Thanks for writing to Dr. Math!

I'm not sure what you are asking about absolute zero; I'm only
familiar with that term as a temperature, and as far as numbers
themselves are concerned, absolute zero is just zero.  The only
special thing I see about it is how it fits into the scale: in the
case of Kelvin temperature, we have a scale with a definite starting
point, and negative temperatures do not exist (though I understand
that this is not really quite true if you dig deep enough into the
physics of temperature!).  On the other hand, in scales where no
(known) lowest value exists, negative numbers have to be allowed, and
zero becomes not an absolute end point, but a mere reference point
along the scale from which quantities are measured in both directions.
If the concept of absolute zero temperature had not been discovered,
then we could not have a Kelvin scale, and all temperature scales
would have to, at least theoretically, allow for negative temperatures.

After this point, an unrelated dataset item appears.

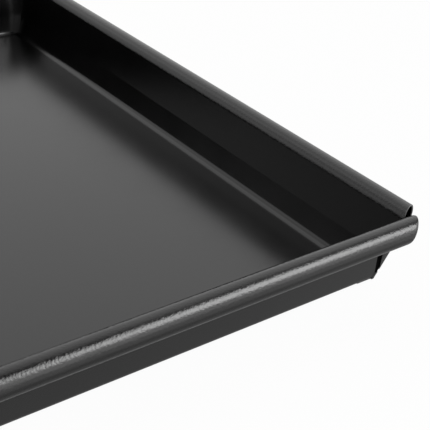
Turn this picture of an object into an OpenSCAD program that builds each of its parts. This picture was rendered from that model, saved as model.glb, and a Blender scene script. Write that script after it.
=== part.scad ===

There are some situations where only positive numbers make sense, and
in those cases we have the equivalent of a Kelvin scale, with an
absolute zero.  For example, a person's height can't be negative; no
one can be less than zero meters tall!  But altitude, which on the
surface sounds the same, does allow negatives; I can be 100 meters
above sea level, or 100 meters below sea level (a negative number).
Again, we can find an alternative scale for altitude that has an
"absolute zero", namely the distance from the center of the earth; so
altitude referenced to sea level is just a convenience for people who
live near sea level (as Celsius is convenient for people who "live"
in the zone where water is liquid).  But not all scales can be made
absolute; coordinate systems for space offer no (known) "farthest
left" location, so negative numbers are required no matter what you
do.  Which leads into my next comment ...

Apart from temperature, I think the only good way to introduce
negative numbers is with a number line (of which temperature is just
a familiar example we can point to in a child's environment,
especially when they live in a cold climate).  If you look at what we
say about negative numbers, such as

Positive and Negative Integer Rules
http://mathforum.org/library/drmath/sets/select/dm_pos_neg.html

you will find a lot of references to the number line.  The basic idea
is that, if we want to locate every point on a line by associating it
with a number, positive numbers just aren't enough!  In order to put
any numbers on the line in numerical order we have to have a zero
point from which we start counting; and in order to label points in
both directions, we need negative numbers.  Once you have that idea of
negative numbers as labels for points to the left of zero on a number
line, everything else falls into place.

counting situations and ask whether negative numbers ever make sense
there.  That's when ideas of "owing" or "debt" arise as uses for
negative numbers.  But probably those ideas won't be clear without the
number line model to make the concept concrete.  In a sense, we are
then modeling counting in terms of the number line, extending the
idea of number to allow for negatives that result from subtracting
more than you have.  Such modeling is really the essence of  mathematics.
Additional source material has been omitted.